Good handwriting is also crucial for optimal learning and cognitive development. According to Virginia Berninger, professor of educational psychology at the University of Washington, the sequential finger actions required to form letters (as opposed to the single action required to type a letter) activate massive regions of the brain involved in thinking, language, and working memory—the system for temporarily storing and managing information. A study she did in 2010 found that “in grades two, four and six, children wrote more words, faster, and expressed more ideas when writing essays by hand versus with a keyboard.”

When very young children learn to write well, they also become better readers, according to recent studies published by Karin Harman James of Indiana University. Her research demonstrated that “printing practice improved letter recognition, which is the No. 1 predictor of reading ability at age 5.”

And even when students get to highschool, they may end up wishing they had cultivated good handwriting just so that they were forced to learn to write semi-legibly. As Gwendolyn Bounds of the Wall Street Journal notes, “in the essay section of SAT college-entrance exams, scorers unable to read a student’s writing can assign that portion an ‘illegible’ score of 0.”

Clearly, countless practical arguments for the importance of good handwriting exist. Yet even these sorts of arguments for good handwriting succumb, in a way, to the utilitarian mindset of their Common Core-toting opponents. They argue for handwriting merely as a means to other things—for its usefulness in improving memory or motor skills.

But this is like advocating learning German or French merely because it will improve your own English grammar or increase your vocabulary. We should ultimately cultivate good handwriting because it is a good in itself, and a reflection of our humanity.

To insist on quality penmanship is to insist that man is not merely a machine with an automatic signature. To insist on beautiful, well-formed letters is to insist that words—unique to us rational animals—are beautiful and therefore deserving of being beautifully-formed. Practicing good penmanship—even in a digital world—is one small way we can resist the modern world’s attack on our humanity.
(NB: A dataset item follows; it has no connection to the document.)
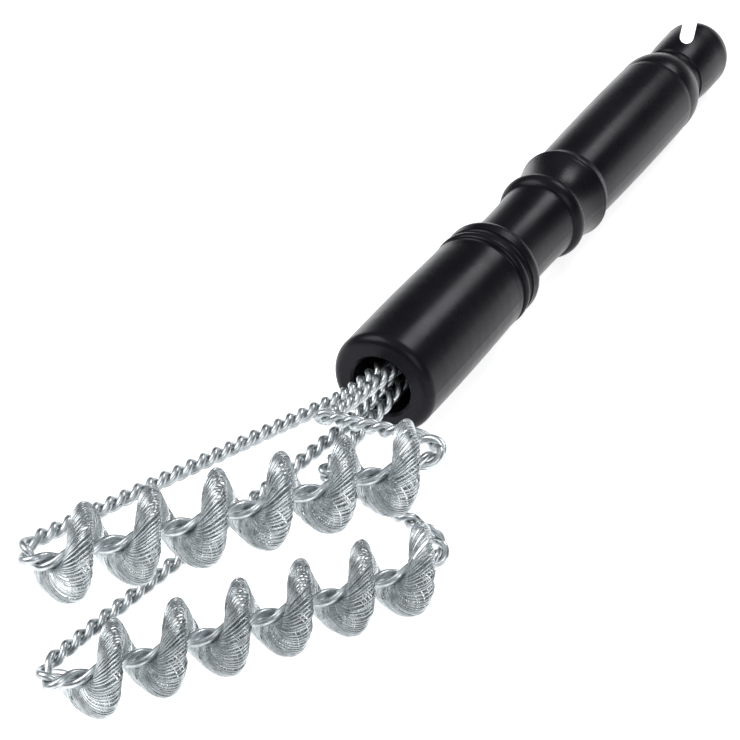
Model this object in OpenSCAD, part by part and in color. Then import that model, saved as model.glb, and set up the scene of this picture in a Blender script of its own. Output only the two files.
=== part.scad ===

As a child, I spent hours with my father at the kitchen table, dotting i’s and crossing t’s. His watchful eyes never permitted me to make an “o” taller than an “l,” to round the top of a capital “A,” or to slant my lines downward. Words were valuable, he insisted. They deserved to be written with care.

The skill of good penmanship teaches children the importance of language and words. Letting go of cursive, letting go of the unique script of the individual, and letting go of the sense that one’s writing should be beautiful, on the other hand, reduces the writer to a typing, texting automaton. The human capacity for communication and writing is not merely functional, however; it is an expression of our unique position as rational animals who appreciate beauty. The lessons of good penmanship teaches the child our nature as human beings even in an age when most of our work is typed.